By: Miles Pearson – Forex Focus
Europe’s central bank pledges to curtail its asset-purchase program from October.
The Governing Council of the European Central Bank (ECB) left key interest rates unchanged, in line with market expectations, following its September monetary-policy meeting. Interest rates on main refinancing operations currently stand at 0.00 percent, while rates on marginal lending facilities will remain at 0.25 percent and interest on deposits will continue at -0.40 percent. The ECB also made it clear that the current interest-rate regime will continue through the summer of 2019 and possibly further, until the medium-term inflation outlook in the region converges at levels around 2.0 percent.
Under its non-standard monetary-policy measure, the bank reiterated its intention to scale down the size of its net monthly asset-purchase program (APP) from €30 billion to €15 billion from October to December of this year before withdrawing it completely, provided incoming economic data from the eurozone confirms the medium-term inflation outlook of the central bank. In addition, to maintain sufficient liquidity in the system, the central bank also stated that it would reinvest principal payments from maturing securities under the APP for an extended period of time post the closure of the monthly purchase program.
During the last four years, Europe’s central bank has accepted more than €2.5 trillion in debt to stimulate economic growth in the region composed of 19 countries in the eurozone bloc, after suffering what many analysts claim was a double-dip recession.
Addressing a press conference following the monetary-policy meeting, ECB President Mario Draghi said that the ongoing expansion in the eurozone economy is broad-based with inflation rising progressively, which more or less conforms with the earlier assessments of the central bank, and he hopes the underlying economic growth will be sustained even after the ECB winds down its asset-purchase program. He, however, cautioned that uncertainties arising due to protectionism—a veiled reference to the United States, where President Donald Trump’s administration has been levying import tariffs on steel and aluminium to support manufacturing locally—and vulnerability in some emerging-market economies leading to sudden falls in the value of domestic currencies vis-a-vis the US dollar as well as the ongoing volatility in global financial markets are more prominent of late. According to the statement, the recent global developments require significant monetary stimuli to ensure that the ongoing price pressure is maintained and headline inflation within the eurozone continues to move upwards. Draghi also said that the ECB will continue to extend support with its net asset purchase until the end of this year and is prepared to effect changes to its existing policies until inflation moves in the direction of the bank’s projected trajectory in a sustained manner.

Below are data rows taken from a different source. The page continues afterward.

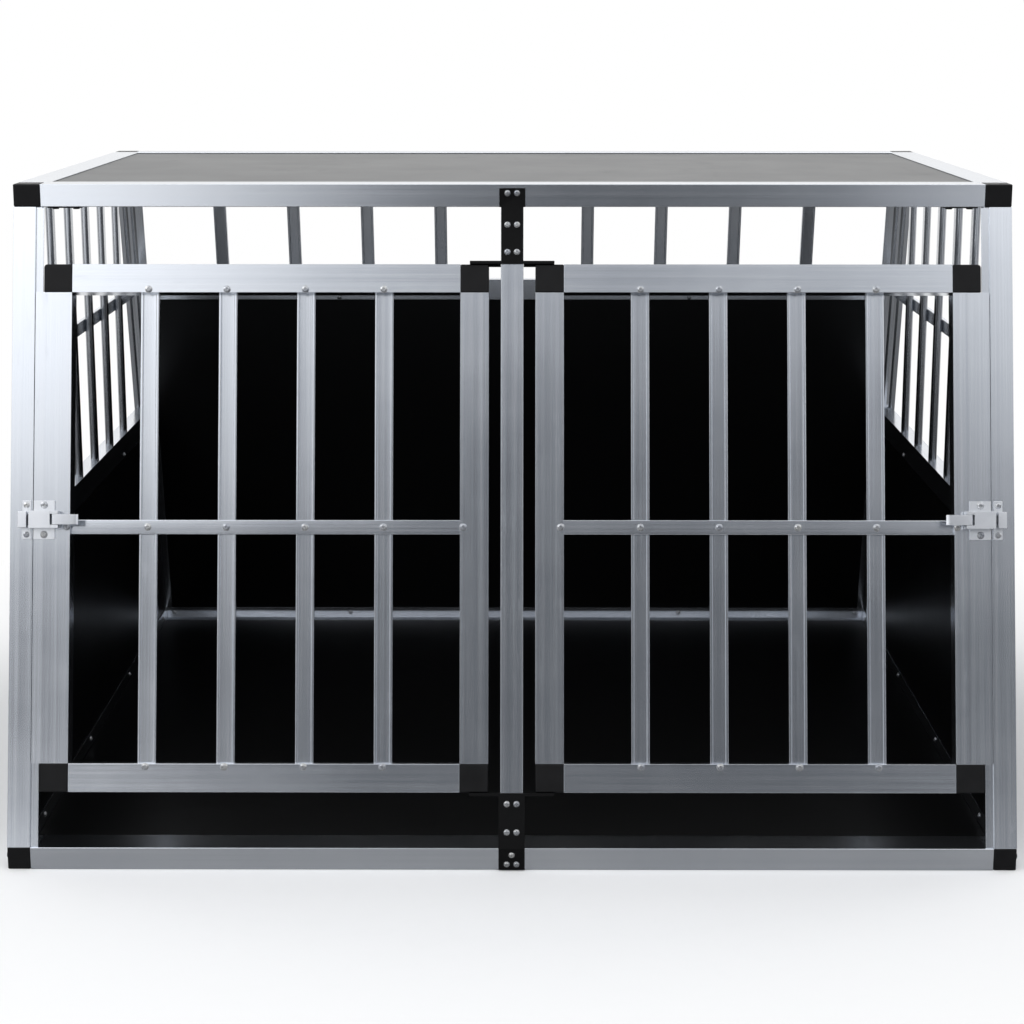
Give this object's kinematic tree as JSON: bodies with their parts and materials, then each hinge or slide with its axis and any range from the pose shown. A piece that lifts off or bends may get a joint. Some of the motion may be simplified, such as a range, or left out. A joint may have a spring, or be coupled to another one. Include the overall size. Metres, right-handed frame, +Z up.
{
  "type": "dog crate",
  "caption": "Aluminium dog crate for a car boot, slanted at front and rear, with dark boards, barred upper walls and side-by-side barred doors hinged on a centre post.",
  "frame": {"origin": "centre of the bounding box on the ground plane", "axes": "+X to the crate's right as seen from the doors, +Y from the doors to the rear wall, +Z up"},
  "size_m": [1.04, 0.9492, 0.69],
  "materials": {
    "tube": "natural anodised extrusion, satin, with fine lengthwise die lines",
    "bar": "natural anodised extrusion with a bright rounded rib along each edge",
    "connector": "black moulded, finely textured",
    "board": "fibreboard with a smooth black satin coating",
    "bracket": "black textured powder coat",
    "latch": "satin, lightly brushed",
    "fastener": "bright zinc plating"
  },
  "bodies": {
    "frame": {"front_bottom_rail": "tube", "rear_bottom_rail": "tube", "left_bottom_rail": "tube", "right_bottom_rail": "tube", "front_top_rail": "tube", "rear_top_rail": "tube", "left_top_rail": "tube", "right_top_rail": "tube", "left_front_post": "tube", "right_front_post": "tube", "centre_post": "tube", "left_rear_post": "tube", "right_rear_post": "tube", "left_mid_rail": "tube", "right_mid_rail": "tube", "rear_mid_rail": "tube", "floor_panel": "board", "roof_panel": "board", "rear_panel": "board", "left_side_panel": "board", "right_side_panel": "board", "rear_bars": "bar", "left_bars": "bar", "right_bars": "bar", "side_cross_bars": "bar", "lower_corners": "connector", "upper_corners": "connector", "top_bracket": "bracket", "bottom_bracket": "bracket", "hinge_pins": "fastener", "corner_plates": "bracket", "latch_keepers": "latch", "frame_screws": "fastener", "panel_rivets": "fastener"},
    "left_door": {"left_door_top_rail": "tube", "left_door_bottom_rail": "tube", "left_door_hinge_stile": "tube", "left_door_latch_stile": "tube", "left_door_mid_rail": "tube", "left_door_bars": "bar", "left_door_corners": "connector", "left_door_screws": "fastener", "left_latch_base": "latch", "left_latch_pin": "fastener"},
    "right_door": {"right_door_top_rail": "tube", "right_door_bottom_rail": "tube", "right_door_hinge_stile": "tube", "right_door_latch_stile": "tube", "right_door_mid_rail": "tube", "right_door_bars": "bar", "right_door_corners": "connector", "right_door_screws": "fastener", "right_latch_base": "latch", "right_latch_pin": "fastener"},
    "left_lever": {"left_latch_lever": "latch"},
    "left_bolt": {"left_latch_bolt": "latch"},
    "right_lever": {"right_latch_lever": "latch"},
    "right_bolt": {"right_latch_bolt": "latch"}
  },
  "joints": [
    {"name": "left_door_swing", "type": "hinge", "parent": "frame", "child": "left_door", "pos_m": [-0.039, -0.44433, 0.07562], "axis": [0, 0.2528, 0.9675], "range_deg": [0, 88]},
    {"name": "right_door_swing", "type": "hinge", "parent": "frame", "child": "right_door", "pos_m": [0.039, -0.44433, 0.07562], "axis": [0, -0.2528, -0.9675], "range_deg": [0, 88]},
    {"name": "left_lever_pull", "type": "hinge", "parent": "left_door", "child": "left_lever", "pos_m": [-0.4715, -0.397, 0.35368], "axis": [0, -0.2528, -0.9675], "range_deg": [-25, 25]},
    {"name": "left_bolt_slide", "type": "slide", "parent": "left_door", "child": "left_bolt", "axis": [1, 0, 0], "range_m": [-0.004, 0.004]},
    {"name": "right_lever_pull", "type": "hinge", "parent": "right_door", "child": "right_lever", "pos_m": [0.4715, -0.397, 0.35368], "axis": [0, 0.2528, 0.9675], "range_deg": [-25, 25]},
    {"name": "right_bolt_slide", "type": "slide", "parent": "right_door", "child": "right_bolt", "axis": [-1, 0, 0], "range_m": [-0.004, 0.004]}
  ],
  "couplings": [
    {"joint": "left_bolt_slide", "follows": "left_lever_pull", "m_per_rad": 0.009},
    {"joint": "right_bolt_slide", "follows": "right_lever_pull", "m_per_rad": 0.009}
  ]
}
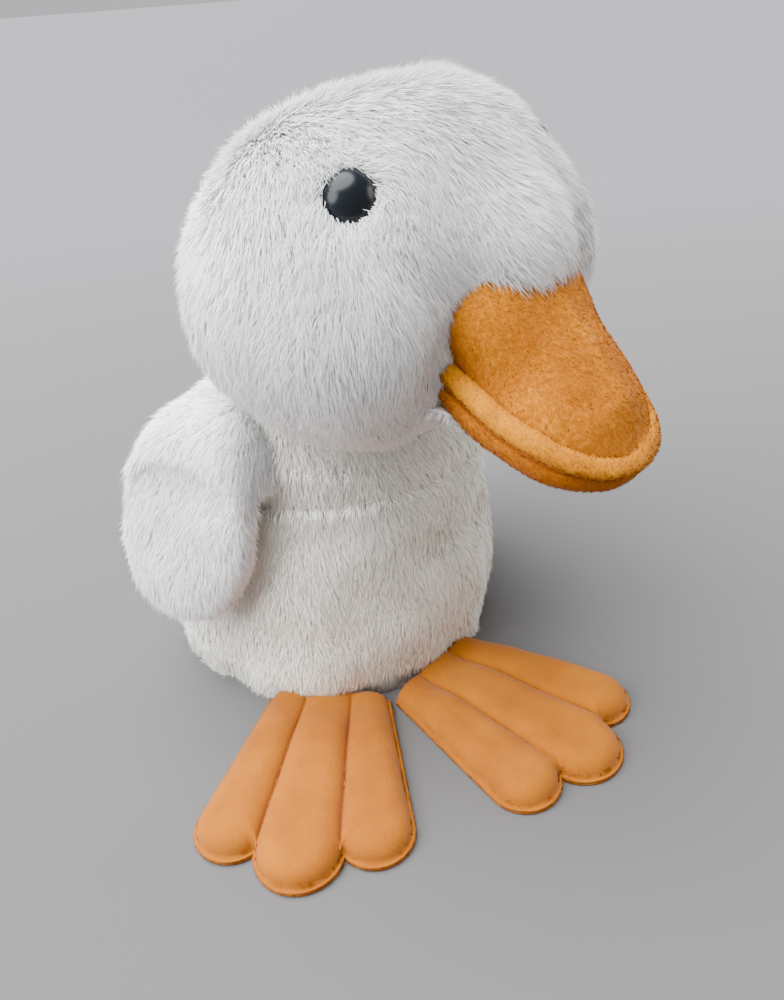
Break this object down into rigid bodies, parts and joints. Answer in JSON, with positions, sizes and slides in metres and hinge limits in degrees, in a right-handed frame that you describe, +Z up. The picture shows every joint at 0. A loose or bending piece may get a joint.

On the growth front, the bank’s assessment broadly reflects the projections put out in September, when the ECB estimated annual real gross domestic product (GDP) in the euro area to grow at 2.0 percent in 2018, 1.8 percent in 2019 and 1.7 percent in 2020, although Europe’s central bank revised the forecast for 2018 and 2019 lower from the June outlook due to a fall in foreign demand.
Based on Eurostat’s flash estimates, annual HICP (Harmonised Index of Consumer Prices)inflation in the eurozone came in at 2.0 percent in August, slightly lower than the 2.1 percent reported in July. However, policymakers expect underlying inflation to continue strengthening on the back of domestic price pressures arising from a robust labour market and subsequent wage growth. The assessment for inflation is broadly in line with the June and September projections, in which annual HICP inflation is expected to remain around 1.7 percent for the current and coming two years.
To conclude, the ECB remains optimistic about the growth prospects in the euro area and forecasts risks to be broadly balanced. However, the central bank remains guarded in its outlook on the rising protectionism of the US, financial-market volatility and risks faced by some of the large emerging-market economies, and it has indicated that ongoing monetary-policy measures will reach full potential only if other key policy areas contribute significantly to the long-term growth potential in the region. In addition, the central bank stressed upon countries within the eurozone the need to step up structural reforms to increase resilience and boost employment, productivity and growth. In countries in which government debt is high, the bank recommended the creation of fiscal buffers to safeguard fiscal positions and consistently implement the European Union’s fiscal-policy measures to defend the euro area economy and strengthen the overall functioning of the economic and monetary union.